We need to make the persuasive case for internationalism, not least the importance of the European Union and its role in maintaining peace, security and development, as well as dealing with the economic regulations required to deal with globalisation.
We need to have the great courage to explain that it is possible to enhance the public's health at a much lower cost than current NHS expenditure. For instance, it needs to be explained that virtually all mass screening is not cost-effective. Also we need to move progressively to "limited list" prescribing, which is beneficial both to the exchequer and to health. Also with regional authorities, most of the NHS can be devolved. As Enoch Powell pointed out forty years ago, unless the power to tax and the power to spend are in the same hands, it is impossible to resolve the problems of the health service.

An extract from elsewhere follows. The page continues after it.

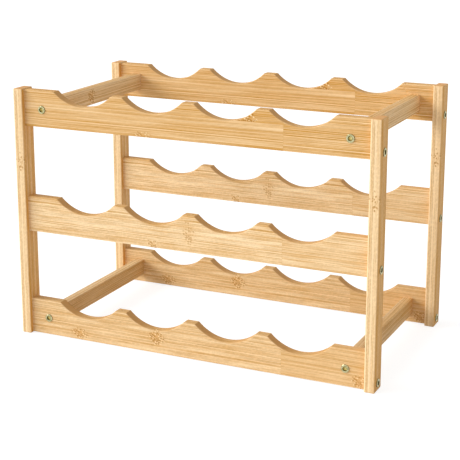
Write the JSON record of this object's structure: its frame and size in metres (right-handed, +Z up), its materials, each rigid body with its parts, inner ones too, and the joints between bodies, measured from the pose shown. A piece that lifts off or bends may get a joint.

We need to make the case for the vital role of the arts in a Liberal society.
We need to make the case for the Single Transferable Vote as the means of rescuing British politics and, in particular, changing the style and role of the political parties. All other PR systems, with party lists of one type or another, give more power to parties which is precisely what is not needed at the present time.
Conclusion
All the above are policies and approaches that can only be taken by the Liberal Democrats and constitute the party's Unique Selling Point. There are different levels of challenge inherent in the above points. It is up to the party officers to determine how brave it feels it can be.

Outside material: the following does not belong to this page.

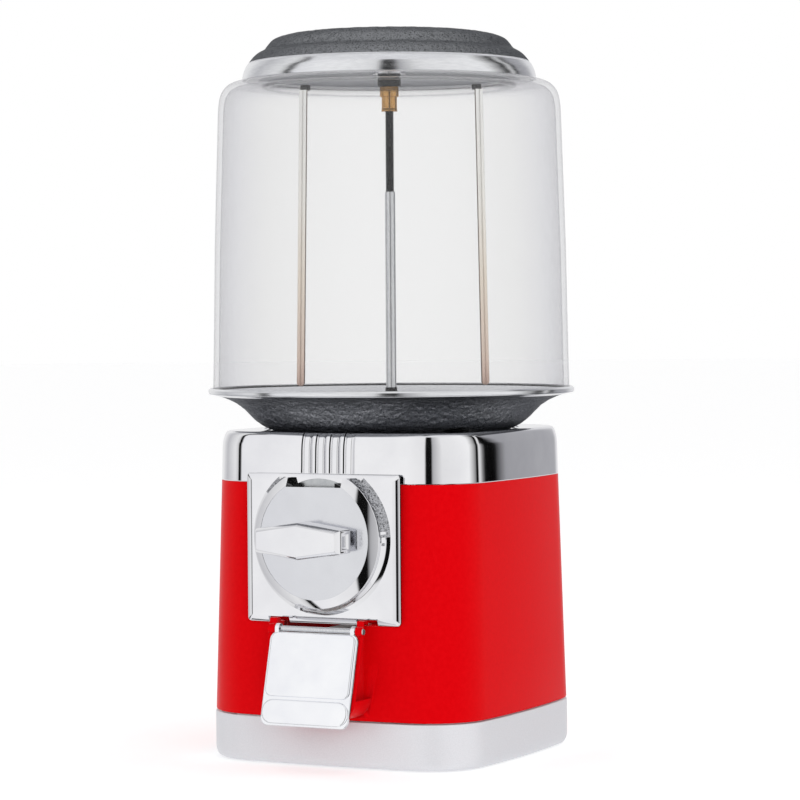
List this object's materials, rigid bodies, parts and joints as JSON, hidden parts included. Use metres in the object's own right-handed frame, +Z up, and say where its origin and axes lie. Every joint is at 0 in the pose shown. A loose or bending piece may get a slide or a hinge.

When arguing for the Liberal case, each issue can be advocated under the rubric "Why vote for the parties that get it wrong when you can vote for the party that gets it right." This can be a running introduction over the whole campaign, applied in turn to each policy area.
Electors are not fools; on the contrary they are very shrewd, but if we do not make the case they will not have the view of society, and the arguments for it, on which they can exercise a judgement. We must take the case to them.